Кажется, мы добрались наконец до главного.

— Что же такого он делал для них? — спросил Лидумс, не меняя своей задумчивой позы.

— Он работал в том учреждении или предприятии, не знаю, которым вы сейчас интересуетесь. Я знаю это потому, что однажды мы гуляли с ним по городу, и проходили мимо той улицы, он кивком указал на нее и сказал: «Здесь идет битва с врагом, невидимая битва. Но когда-нибудь мы сможем рассказать об этом…»

— Битва с врагом… — задумчиво протянул Лидумс.

— Да. Он говорил, что для того, чтобы победить врага, нужно прекрасно знать его, а мы его практически почти не знаем. Он говорил, что надо учиться побеждать не слабого, а сильного врага, самого сильного, только так есть смысл сражаться.

— Гм, — произнес Лидумс. — И кем же был этот враг?

— Я, собственно, даже не знаю, — он растерянно улыбнулся. — Думаю, что он имел в виду не вас. Скорее болезни. Какие-то серьезные болезни.

— Он не называл их?

— Нет…

— В таком случае, постарайтесь припомнить как можно подробнее все, что он говорил в этой связи…

— Я попытаюсь. Он иногда говорил много, а иногда целыми часами молчал. Но, наверное, даже молчать ему иногда было нужно в чьем-то присутствии, а не в одиночестве.

— Следовательно, он был одинок?

— Семьи у него не было. То есть, во всяком случае, в нашем городе, а я знал его не менее пяти лет. И друзей, кажется, тоже; я не видел, чтобы к нему кто-нибудь приходил. У него была большая квартира, хорошо обставленная, но никакой прислуги. Я, собственно, так с ним и познакомился: он, видимо, знал, что я живу рядом, встречал меня на улице и однажды предложил мне небольшой заработок, чтобы я убирал иногда квартиру, колол дрова и носил уголь или торф, а также выносил мусор и золу, и так далее.

— Убирать обычно нанимают женщин…

— Тогда я так и сказал ему, потому что сперва это показалось мне немного оскорбительным для мужского достоинства: уборка — женское дело. Он ответил, что слишком уважает женщин, чтобы заставлять их убирать за ним, хотя бы и за деньги. А ведь было много женщин, которые не отказались бы от заработка.

— А дома у него было что-нибудь интересное?
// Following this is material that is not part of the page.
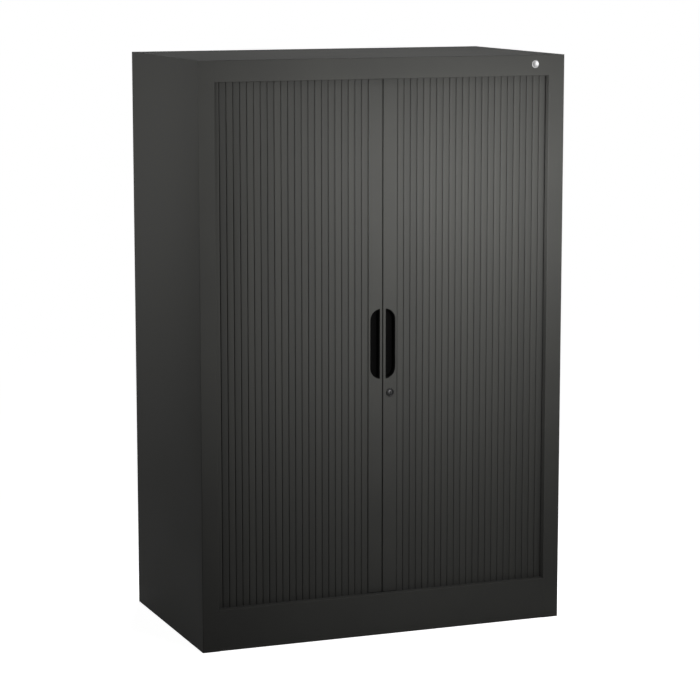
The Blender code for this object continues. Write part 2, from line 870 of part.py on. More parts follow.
def lock_hook():
    """Drawn unlocked, hanging down behind the front of the post; it swings up through the slots."""
    heel = HOOK_HALF_WIDTH
    shape = [
        (heel, heel, heel),
        (-heel, heel, heel),
        (-heel, -HOOK_LENGTH + HOOK_BARB_WIDTH, 0),
        (-heel - HOOK_BARB, -HOOK_LENGTH + HOOK_BARB_WIDTH, 0),
        (-heel - HOOK_BARB, -HOOK_LENGTH, 0),
        (heel, -HOOK_LENGTH, 0),
    ]
    outline = [(lock_x + u, lock_z + v) for u, v in rounded(shape)]
    hook = prism("lock_hook", outline, hook_front_y, hook_front_y + HOOK_THICKNESS, "Y", ZINC)
    hole = turned(
        "hook_hole",
        [
            (0, OVERRUN),
            (HOOK_PIN_RADIUS + FIT, OVERRUN),
            (HOOK_PIN_RADIUS + FIT, -HOOK_THICKNESS - OVERRUN),
            (0, -HOOK_THICKNESS - OVERRUN),
        ],
        (lock_x, hook_front_y, lock_z),
    )
    return combine(hook, hole)


def lock_screw():
    near = hook_front_y + HOOK_THICKNESS + FIT
    profile = [
        (0, 0),
        (SCREW_HEAD_RADIUS, 0),
        (SCREW_HEAD_RADIUS, -SCREW_HEAD_THICKNESS),
        (0, -SCREW_HEAD_THICKNESS),
    ]
    return turned("lock_hook_screw", profile, (lock_x, near, lock_z), ZINC)


def build():
    back_panel()
    top_panel()
    front_plinth()
    base_pan()
    ceiling_pan()
    inner_floor()
    inner_ceiling()
    badge()
    for name, row in zip(("lower_shelf", "upper_shelf"), SHELF_ROWS):
        shelf(name, row)
        for side in (-1, 1):
            for place, middle_y in zip(("front", "rear"), slot_columns_y):
                shelf_clip("_".join((name, side_name(side), place, "clip")), row, side, middle_y)
    for side in (-1, 1):
        side_panel(side)
        inner_liner(side)
        for level in ("bottom", "top"):
            track(side, level)
        front_curtain(side)
        corner_curtain(side)
        tail = pivot(side_name(side) + "_tail_origin", (side * web_x, corner_y, curtain_low))
        carry(tail, tail_curtain(side))
        door = pivot(side_name(side) + "_door_origin", (side * post_inner_x, post_front_y, post_low))
        carry(door, lead_post(side), handle_cup(side), post_glide(side, "bottom"), post_glide(side, "top"))
        if side < 0:
            carry(door, lock_strike())
        else:
            carry(door, lock_housing(), lock_nut())
    lock = pivot("lock_axis", (lock_x, hook_front_y, lock_z))
    carry(lock, lock_plug(), lock_hook(), lock_screw())
    millimetres = 1000
    print(f"Each curtain: {front_slats} slats in front, {CORNER_SLATS} in the corner, {tail_slats} behind it")
    print(f"Slat pitch {pitch * millimetres:.2f} mm, door travel {travel * millimetres:.1f} mm")
    print(f"Lock axis at x {lock_x:.4f} m, z {lock_z:.4f} m; the hook's front is at y {hook_front_y:.4f} m")

build()
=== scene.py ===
# %% [markdown]
# # A tambour door cabinet
#
# This is the steel cupboard of an office: 800 mm wide, 450 mm deep and 1200 mm high, with two curtains of
# narrow slats that meet in the middle and slide round the front corners into the sides.
#
# The solids come in as a fixed frame. They have the right size and they know how they move, but they are
# plain: every edge is a knife edge and every surface is one flat colour. This lesson gives them soft
# edges, builds the pieces whose shape shows again in finer form, and makes a finish for each material.

# %% Load the frame
import json
import math
import random

import bmesh
import bpy
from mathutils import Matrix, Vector


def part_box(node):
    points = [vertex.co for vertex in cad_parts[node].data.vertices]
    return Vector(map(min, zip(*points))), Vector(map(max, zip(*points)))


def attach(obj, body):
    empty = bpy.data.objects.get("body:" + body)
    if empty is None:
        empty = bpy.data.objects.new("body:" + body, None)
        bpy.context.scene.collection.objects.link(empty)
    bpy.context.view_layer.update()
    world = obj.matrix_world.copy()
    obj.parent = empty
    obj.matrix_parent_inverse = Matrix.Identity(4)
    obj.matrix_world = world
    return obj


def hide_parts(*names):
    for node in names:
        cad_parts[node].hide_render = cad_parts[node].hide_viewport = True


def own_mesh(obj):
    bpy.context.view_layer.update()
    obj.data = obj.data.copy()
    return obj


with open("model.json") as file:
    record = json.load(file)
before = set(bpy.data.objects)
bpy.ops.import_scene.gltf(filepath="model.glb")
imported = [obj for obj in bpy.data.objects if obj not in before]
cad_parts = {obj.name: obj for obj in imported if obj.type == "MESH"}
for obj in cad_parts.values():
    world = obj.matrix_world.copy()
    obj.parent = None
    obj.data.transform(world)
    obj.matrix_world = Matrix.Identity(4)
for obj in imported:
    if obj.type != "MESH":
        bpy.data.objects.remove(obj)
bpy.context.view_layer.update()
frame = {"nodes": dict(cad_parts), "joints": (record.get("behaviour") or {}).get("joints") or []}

# %% [markdown]
# ## Sizes
#
# A piece that is built again has to fit the one it stands for. Its place is therefore read from the
# frame, and only what the frame can't tell, such as how round a shoulder is, is typed here.

# %% Sizes in metres
MM = 0.001
SIDES = {"left": -1, "right": 1}
SLATS_IN_FRONT = 23
SLATS_IN_CORNER = 2
SLATS_BEHIND = 4


def span(node, axis):
    """The lowest and highest value of a node along x, y or z."""
    low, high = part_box(node)
    place = "xyz".index(axis)
    return low[place], high[place]


curtain_bottom, curtain_top = span("right_curtain_front", "z")
slat_face_y, web_back_y = span("right_curtain_front", "y")
slat_thickness = web_back_y - slat_face_y
run_gap = (span("right_curtain_corner", "x")[0] - span("right_curtain_front", "x")[1]) / 2
curtain_start = span("right_curtain_front", "x")[0] - run_gap
curtain_end = span("right_curtain_front", "x")[1] + run_gap
pitch = (curtain_end - curtain_start) / SLATS_IN_FRONT
tail_web_x = span("right_curtain_tail", "x")[0]
print(f"Slats are {pitch / MM:.2f} mm apart and {slat_thickness / MM:.1f} mm thick")

# %% [markdown]
# ## Meshes
#
# Nearly everything here is one of three shapes: a section drawn out along a line, a profile turned round
# an axis, or a stack of rings. Each gets one small helper. They all end in the same way: faces point
# outwards, curved faces are shaded smooth, and edges that turn by more than a set angle stay crisp.
#
# Blender's own extrude would also draw a section out, but it hands its faces back in another order each
# time. The walls are quickly made by hand, and then each run of this lesson gives the very same mesh.

# %% From a bmesh to an object
SMOOTH_BELOW = math.radians(38)
SAME_POINT = 0.001 * MM


def finish_mesh(name, built):
    """Turns a bmesh into an object with clean faces and the right mix of smooth and crisp edges."""
    bmesh.ops.remove_doubles(built, verts=built.verts, dist=SAME_POINT)
    bmesh.ops.recalc_face_normals(built, faces=built.faces)
    mesh = bpy.data.meshes.new(name)
    built.to_mesh(mesh)
    built.free()
    mesh.shade_smooth()
    mesh.set_sharp_from_angle(angle=SMOOTH_BELOW)
    obj = bpy.data.objects.new(name, mesh)
    bpy.context.scene.collection.objects.link(obj)
    return obj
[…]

— Хорошая обстановка, это я уже говорил. Много книг, но почти все научные, они меня тогда не интересовали. Из его книг я запомнил лишь Крафта, у него было собрание сочинений Крафта, он любил фантазии и утопии, и мне они тогда тоже нравились. На стенах были картины, но я тогда ничего не понимал в них, и не помню, что это были за картины — кажется, в основном пейзажи. Один портрет — доктора Коха. Это великий ученый…

— Да, мы знаем. А приборы, инструменты?

— Я помню только микроскоп, хороший бинокулярный микроскоп. Но я видел его лишь однажды, потому что обычно прибор стоял в своем футляре, и я не помню, чтобы доктор Роттенштейнер когда-нибудь с ним работал. Он вообще не работал дома.

— Доктор Роттенштейнер…

— Это была его фамилия. Потом, став медиком, я пытался найти какие-либо упоминания о нем в научной литературе. Но ничего не нашел ни в тогдашней, ни в современной, ни у нас, ни на Западе.

— Но все же вернемся к нашей теме. Вы припоминаете еще что-нибудь из его разговоров?

— Он почти никогда не говорил ничего конкретного. Любил рассуждать в общем, большими категориями. Однажды, например, он сказал, что древние вели войны гораздо более разумно, чем мы, потому что у них каждый воин, кроме меча или копья, обладал еще и щитом, то есть постоянно имел при себе и средства защиты. Он говорил, что идти на врага нужно имея и собственное средство защиты от того оружия, каким ты хочешь поразить врага. Потому что враг может выбить у тебя меч, подхватить его и накинуться с ним на тебя, и тут, если у тебя нет щита, ты погибнешь.